Top 10 Things That Make My Marriage Work

I began dating Sid almost eight years ago and we’ve been married for almost four. In today’s world, this makes me a marriage expert. Why? Because we’re still alive, we don’t hate each other; we’re still married, like being married and probably will stay married for a bit hopefully. This is not meant to be an advice post. But it might be. If it’s not, you have bigger problems in your marriage. And yes, this post may not be relevant to some sections of society as most of my learning has to do with access to money.
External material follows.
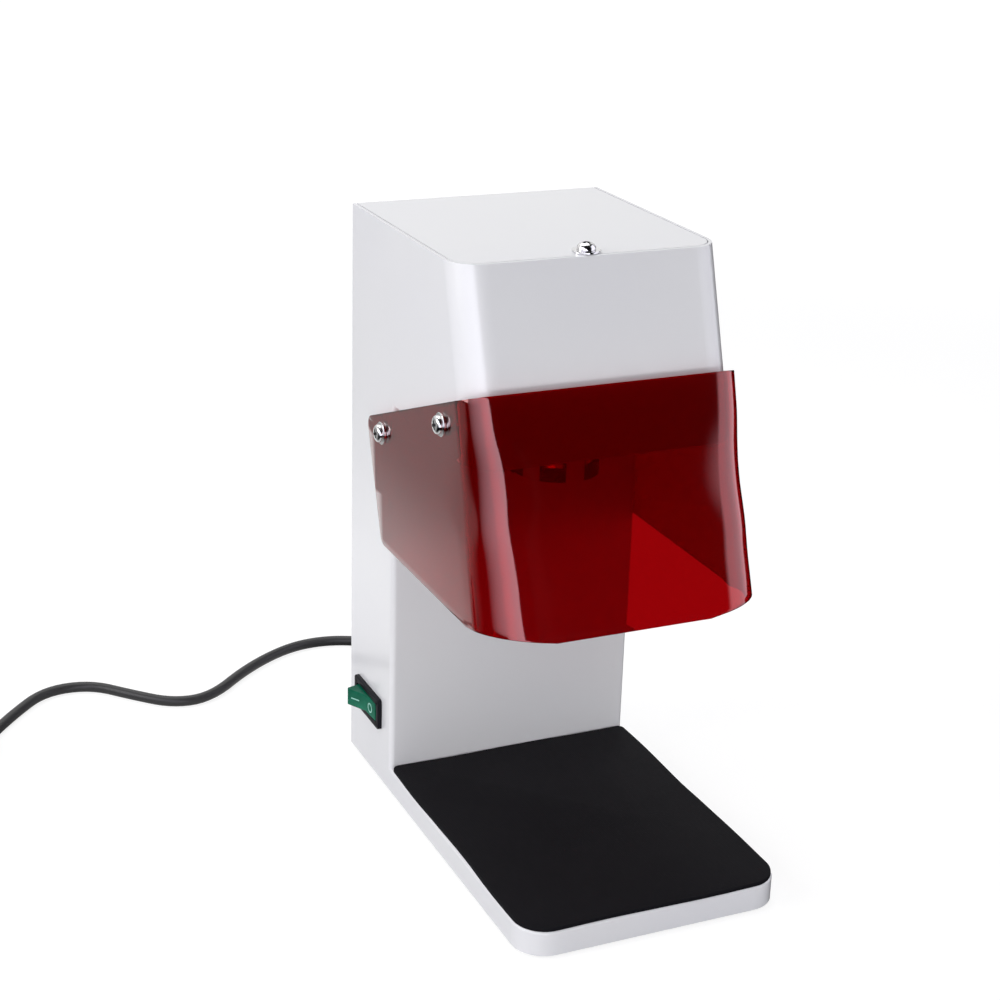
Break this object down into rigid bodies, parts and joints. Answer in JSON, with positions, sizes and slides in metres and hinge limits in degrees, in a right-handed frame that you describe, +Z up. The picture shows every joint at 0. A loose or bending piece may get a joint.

1. Living in a home that has more than one bathroom: My husband uses our bathroom as his office. When he needs to concentrate, even if he doesn’t need the bathroom, he’ll go sit there! His morning ablutions can take him anywhere between 20 to 120 minutes. Of course you’ve already read about my battles with the toilet seat! When we lived in Chicago, our battles over the lone bathroom nearly caused us to divorce. In Toronto, we have two bathrooms. We can now fight in peace about things that actually matter, like whose turn it is to go fill fuel in the car.

2. Doing nice things for each other as often as possible: Sid was taking a nap today. As he waking up from his sleep, I presented him with a glass of coconut water with a dash of lime in it. Why? Just like that. He really enjoyed it. He makes me ginger tea every now and then. He also buys my presents often, which of course I return because our tastes do not match. No seriously, they absolutely do not match. So why does he still buy me stuff? Because he knows I LOVE that he makes the effort.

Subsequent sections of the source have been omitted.